**MATERIAL PROVIDED:**

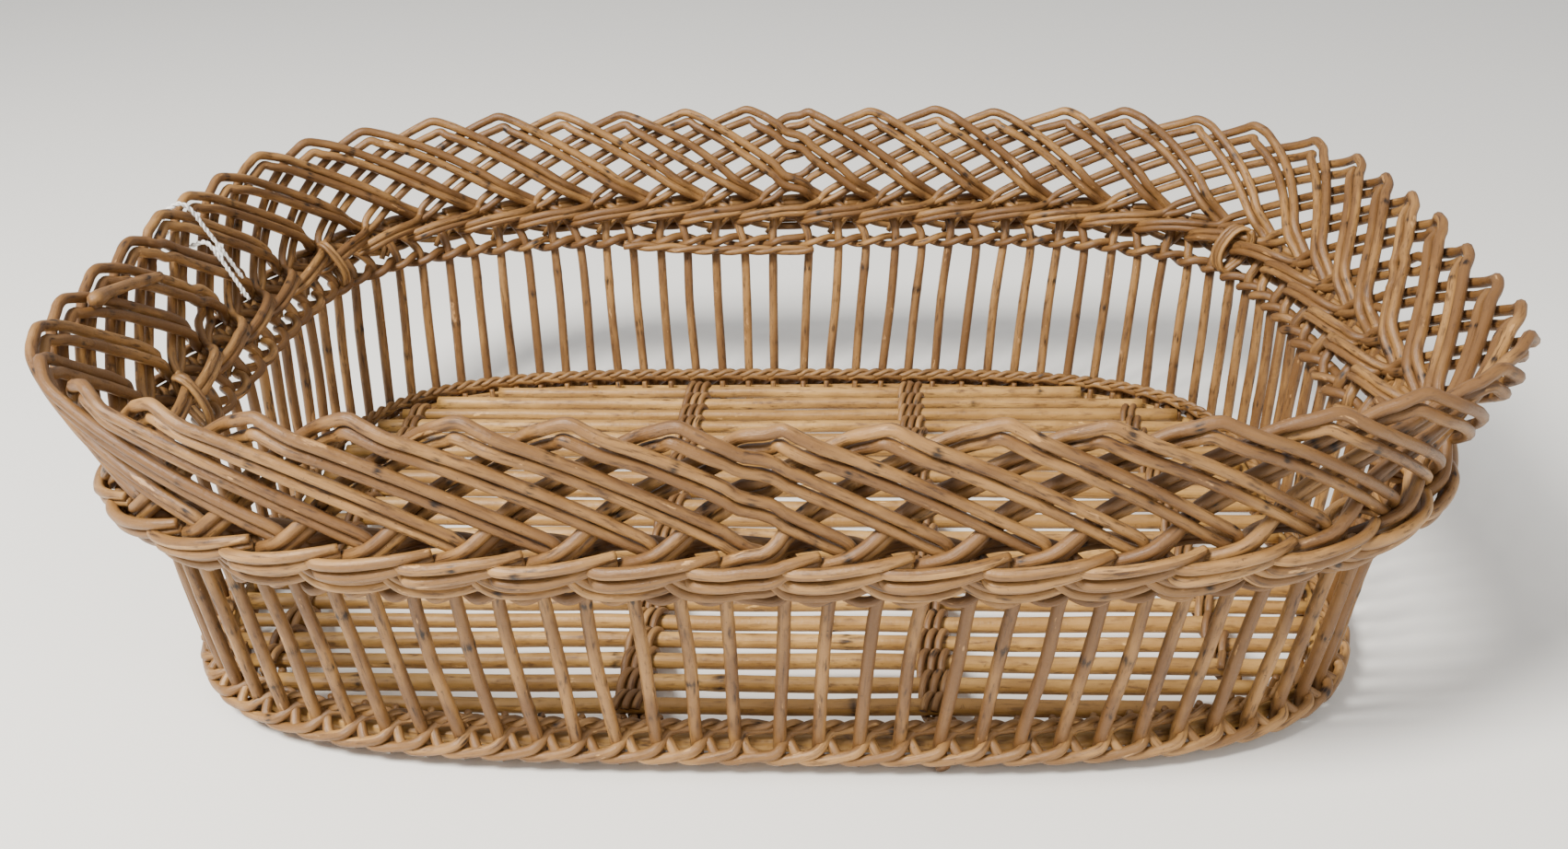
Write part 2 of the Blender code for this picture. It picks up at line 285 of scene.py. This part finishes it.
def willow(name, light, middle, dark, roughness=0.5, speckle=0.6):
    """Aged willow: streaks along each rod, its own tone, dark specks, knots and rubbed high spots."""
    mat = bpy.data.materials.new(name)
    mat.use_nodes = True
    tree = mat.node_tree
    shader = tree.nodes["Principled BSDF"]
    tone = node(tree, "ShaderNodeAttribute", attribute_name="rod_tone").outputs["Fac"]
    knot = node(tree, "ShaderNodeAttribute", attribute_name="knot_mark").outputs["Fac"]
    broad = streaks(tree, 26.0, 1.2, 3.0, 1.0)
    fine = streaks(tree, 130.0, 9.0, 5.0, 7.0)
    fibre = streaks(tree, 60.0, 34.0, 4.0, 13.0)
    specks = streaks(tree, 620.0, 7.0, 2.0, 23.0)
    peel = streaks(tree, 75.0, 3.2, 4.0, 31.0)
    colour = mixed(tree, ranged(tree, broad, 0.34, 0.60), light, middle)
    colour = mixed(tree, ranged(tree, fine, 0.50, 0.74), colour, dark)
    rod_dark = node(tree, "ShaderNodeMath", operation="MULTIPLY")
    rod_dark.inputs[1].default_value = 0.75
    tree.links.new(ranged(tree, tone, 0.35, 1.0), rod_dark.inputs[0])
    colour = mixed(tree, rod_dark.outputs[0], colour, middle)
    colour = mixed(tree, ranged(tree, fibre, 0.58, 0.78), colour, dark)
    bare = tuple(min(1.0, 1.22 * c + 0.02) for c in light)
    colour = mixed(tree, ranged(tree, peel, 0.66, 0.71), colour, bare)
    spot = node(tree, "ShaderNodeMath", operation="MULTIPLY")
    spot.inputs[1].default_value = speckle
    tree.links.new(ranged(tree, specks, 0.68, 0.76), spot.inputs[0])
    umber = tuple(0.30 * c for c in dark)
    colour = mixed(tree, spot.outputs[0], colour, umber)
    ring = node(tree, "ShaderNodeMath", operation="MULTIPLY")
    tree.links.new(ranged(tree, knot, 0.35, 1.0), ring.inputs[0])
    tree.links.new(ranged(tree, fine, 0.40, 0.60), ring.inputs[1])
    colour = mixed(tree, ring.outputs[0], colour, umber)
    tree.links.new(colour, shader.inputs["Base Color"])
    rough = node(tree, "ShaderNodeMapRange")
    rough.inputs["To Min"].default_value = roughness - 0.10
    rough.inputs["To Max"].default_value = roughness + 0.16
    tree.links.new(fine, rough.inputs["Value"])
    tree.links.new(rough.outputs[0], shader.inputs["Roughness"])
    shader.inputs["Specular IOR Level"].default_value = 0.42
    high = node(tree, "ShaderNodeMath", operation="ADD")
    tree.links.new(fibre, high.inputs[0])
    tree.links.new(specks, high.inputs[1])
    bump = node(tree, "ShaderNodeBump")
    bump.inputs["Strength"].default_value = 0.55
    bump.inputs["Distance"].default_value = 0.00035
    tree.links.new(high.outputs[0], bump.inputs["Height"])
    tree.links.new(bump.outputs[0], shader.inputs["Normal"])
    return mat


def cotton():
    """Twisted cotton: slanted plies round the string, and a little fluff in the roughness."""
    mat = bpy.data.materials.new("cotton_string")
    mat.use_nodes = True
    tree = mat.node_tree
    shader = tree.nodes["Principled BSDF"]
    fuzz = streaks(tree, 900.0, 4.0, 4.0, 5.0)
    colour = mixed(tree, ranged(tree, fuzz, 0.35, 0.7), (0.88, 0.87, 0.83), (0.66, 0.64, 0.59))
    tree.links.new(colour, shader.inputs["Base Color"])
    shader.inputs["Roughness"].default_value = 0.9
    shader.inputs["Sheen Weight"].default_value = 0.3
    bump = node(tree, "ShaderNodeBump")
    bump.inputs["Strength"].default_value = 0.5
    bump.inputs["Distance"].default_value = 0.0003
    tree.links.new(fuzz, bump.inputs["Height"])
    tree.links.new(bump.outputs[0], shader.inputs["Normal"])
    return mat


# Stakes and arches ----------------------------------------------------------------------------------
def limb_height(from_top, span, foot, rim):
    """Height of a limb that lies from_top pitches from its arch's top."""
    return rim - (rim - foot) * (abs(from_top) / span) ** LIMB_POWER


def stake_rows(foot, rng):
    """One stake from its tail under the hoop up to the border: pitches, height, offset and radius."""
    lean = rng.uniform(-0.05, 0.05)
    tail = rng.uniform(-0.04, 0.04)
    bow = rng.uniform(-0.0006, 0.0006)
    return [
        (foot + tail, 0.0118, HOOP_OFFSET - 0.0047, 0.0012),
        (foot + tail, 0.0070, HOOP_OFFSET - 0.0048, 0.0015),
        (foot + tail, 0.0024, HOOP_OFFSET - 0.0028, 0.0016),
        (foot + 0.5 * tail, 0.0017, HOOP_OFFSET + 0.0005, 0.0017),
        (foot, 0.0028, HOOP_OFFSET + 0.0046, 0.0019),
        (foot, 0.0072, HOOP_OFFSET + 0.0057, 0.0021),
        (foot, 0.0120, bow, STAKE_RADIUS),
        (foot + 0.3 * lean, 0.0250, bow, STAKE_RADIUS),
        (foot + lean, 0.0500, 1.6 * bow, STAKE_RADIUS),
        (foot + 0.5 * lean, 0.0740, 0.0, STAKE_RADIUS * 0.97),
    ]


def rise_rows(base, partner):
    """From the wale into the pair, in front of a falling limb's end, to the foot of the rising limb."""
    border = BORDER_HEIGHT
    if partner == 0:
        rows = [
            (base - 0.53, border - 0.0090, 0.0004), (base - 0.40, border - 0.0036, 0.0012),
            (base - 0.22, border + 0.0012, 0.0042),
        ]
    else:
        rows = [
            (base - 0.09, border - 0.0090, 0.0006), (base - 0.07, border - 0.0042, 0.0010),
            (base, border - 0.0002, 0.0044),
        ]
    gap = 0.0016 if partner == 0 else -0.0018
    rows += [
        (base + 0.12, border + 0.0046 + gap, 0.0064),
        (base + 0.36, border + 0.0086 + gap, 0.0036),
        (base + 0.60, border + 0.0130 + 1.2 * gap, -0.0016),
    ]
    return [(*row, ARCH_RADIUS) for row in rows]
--
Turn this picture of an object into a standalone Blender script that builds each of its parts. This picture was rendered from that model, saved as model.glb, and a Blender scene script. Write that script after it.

**THE EXERCISE:** Show every line of the listing in which the string "This" can be found.

**CORRECT RESULT:**
Write part 2 of the Blender code for this picture. It picks up at line 285 of scene.py. This part finishes it.
Turn this picture of an object into a standalone Blender script that builds each of its parts. This picture was rendered from that model, saved as model.glb, and a Blender scene script. Write that script after it.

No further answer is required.